CASCADE INQUIRY launched with an evening imagining hopeful climate futures

King’s researchers, artists, students, and the wider community gathered in The Exchange, Bush House to explore the power of imagination and collective action in combatting climate change.

5 panellists in front of yellow-orange lighting and audience with a screen showing "Cascade Inquiry"
Panellists and audience in conversation.
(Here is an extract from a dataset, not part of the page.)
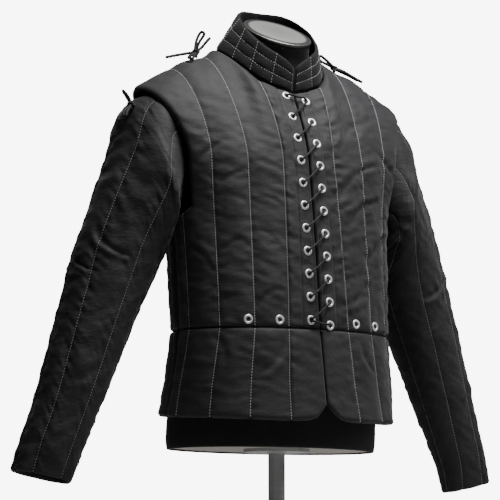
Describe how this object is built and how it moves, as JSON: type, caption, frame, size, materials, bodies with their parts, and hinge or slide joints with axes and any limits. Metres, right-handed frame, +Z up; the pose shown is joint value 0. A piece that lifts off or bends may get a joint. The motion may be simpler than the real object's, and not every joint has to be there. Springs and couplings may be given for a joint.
{
  "type": "gambeson on dress form",
  "caption": "Waist-length quilted arming jacket with laced front, stand collar, long hanging sleeves and short skirt, worn by a limbless dress form on a stand.",
  "frame": {"origin": "centre of the base plate's underside, on the floor", "axes": "+Z up, -Y towards the garment's front, +X towards the wearer's left"},
  "size_m": [0.923, 0.34, 1.144],
  "materials": {
    "black_quilted_cotton": "matt",
    "nickel_eyelet": "polished",
    "black_lace": "matt",
    "black_jersey": "matt",
    "brushed_metal": "brushed",
    "pale_board": "satin",
    "satin_steel": "satin"
  },
  "bodies": {
    "root": {"base_board": "pale_board", "bodice_back": "black_quilted_cotton", "bodice_front_left": "black_quilted_cotton", "bodice_front_right": "black_quilted_cotton", "collar": "black_quilted_cotton", "dress_form_body": "black_jersey", "eyelet_left_01": "nickel_eyelet", "eyelet_left_02": "nickel_eyelet", "eyelet_left_03": "nickel_eyelet", "eyelet_left_04": "nickel_eyelet", "eyelet_left_05": "nickel_eyelet", "eyelet_left_06": "nickel_eyelet", "eyelet_left_07": "nickel_eyelet", "eyelet_left_08": "nickel_eyelet", "eyelet_left_09": "nickel_eyelet", "eyelet_left_10": "nickel_eyelet", "eyelet_left_11": "nickel_eyelet", "eyelet_left_12": "nickel_eyelet", "eyelet_left_13": "nickel_eyelet", "eyelet_right_01": "nickel_eyelet", "eyelet_right_02": "nickel_eyelet", "eyelet_right_03": "nickel_eyelet", "eyelet_right_04": "nickel_eyelet", "eyelet_right_05": "nickel_eyelet", "eyelet_right_06": "nickel_eyelet", "eyelet_right_07": "nickel_eyelet", "eyelet_right_08": "nickel_eyelet", "eyelet_right_09": "nickel_eyelet", "eyelet_right_10": "nickel_eyelet", "eyelet_right_11": "nickel_eyelet", "eyelet_right_12": "nickel_eyelet", "eyelet_right_13": "nickel_eyelet", "front_lace": "black_lace", "neck_cap": "brushed_metal", "shoulder_bow_left_knot": "black_lace", "shoulder_bow_left_loop_down": "black_lace", "shoulder_bow_left_loop_up": "black_lace", "shoulder_bow_left_tail_side": "black_lace", "shoulder_bow_left_tail_up": "black_lace", "shoulder_bow_right_knot": "black_lace", "shoulder_bow_right_loop_down": "black_lace", "shoulder_bow_right_loop_up": "black_lace", "shoulder_bow_right_tail_side": "black_lace", "shoulder_bow_right_tail_up": "black_lace", "skirt_back": "black_quilted_cotton", "skirt_front_left": "black_quilted_cotton", "skirt_front_right": "black_quilted_cotton", "sleeve_bow_right_knot": "black_lace", "sleeve_bow_right_loop_down": "black_lace", "sleeve_bow_right_loop_up": "black_lace", "sleeve_left": "black_quilted_cotton", "sleeve_right": "black_quilted_cotton", "stand_base_plate": "satin_steel", "stand_pole": "satin_steel"}
  },
  "joints": []
}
From left to right: Emily Kasriel, Frans Berkhout, Suzanne Hall, Mark Pelling and Anab Jain.

Last night, members from across the King’s community, including academics from the social sciences, public policy and sustainable technologies, as well as students, artists and activists attended the launch of CASCADE INQUIRY, the ambitious new initiative from Superflux imagining future worlds where positive climate action has been taken.

CASCADE INQUIRY is a reminder that other worlds are possible.

Anab Jain, co-founder and director of Superflux
Audience member listening to the discussion.
Audience member listening to the discussion.

With the support of King’s Culture, Superflux has been artist-in-residence at the Inigo Rooms since Autumn 2022, engaging with King’s climate researchers across fields; mapping entanglements between climate and war, wildfires, policy, economy, philosophy, strategy, literature and neuroscience.

To mark the public launch of the project - which will continue to foster collaboration between experts at King’s and the wider community, as well as build on Superflux’s distinctive speculative and experiential design approach - the evening saw interactive discussions surface questions, insights and possibilities from across the audience, capturing a variety of experiences and perspectives.

‘It has been a struggle to get our imaginations to affect any kinds of policy’ said Anab Jain, co-founder and director of Superflux, in an opening presentation, inviting the room to think about the powerful potential for individual agency and collective action in translating future uncertainty into positive present-day choices.

Following a presentation, a generative discussion led by Emily Kasriel, Head of Special Projects at the BBC World Service and Deep Listening pioneer, explored the opportunities ahead for positive collective action in affecting impactful change.

We know that, historically, great authors, playwrights, poets and painters have given us compelling visions of the future. Today, artists and cultural practitioners again have a critical role to play in envisioning desired futures in a safe climate. And we should be supporting them as they help us see our ways forward.

Frans Berkhout, Assistant Principal (King's Climate & Sustainability)

The wide-ranging discussion across the evening covered topics including dismantling colonial attitudes to imagining climate-positive futures, the different ways society might approach bringing young people’s voices and imaginations into the process of collective action, the power of collective remembrance, and the challenges surrounding affecting policy change. Mark Pelling, Professor of Risk and Disaster Reduction, University College London, asked the room ‘Who owns the right to speak about the future, to imagine the future? Who translates that into policy? ...There is work to be done on staking a claim on the future’. 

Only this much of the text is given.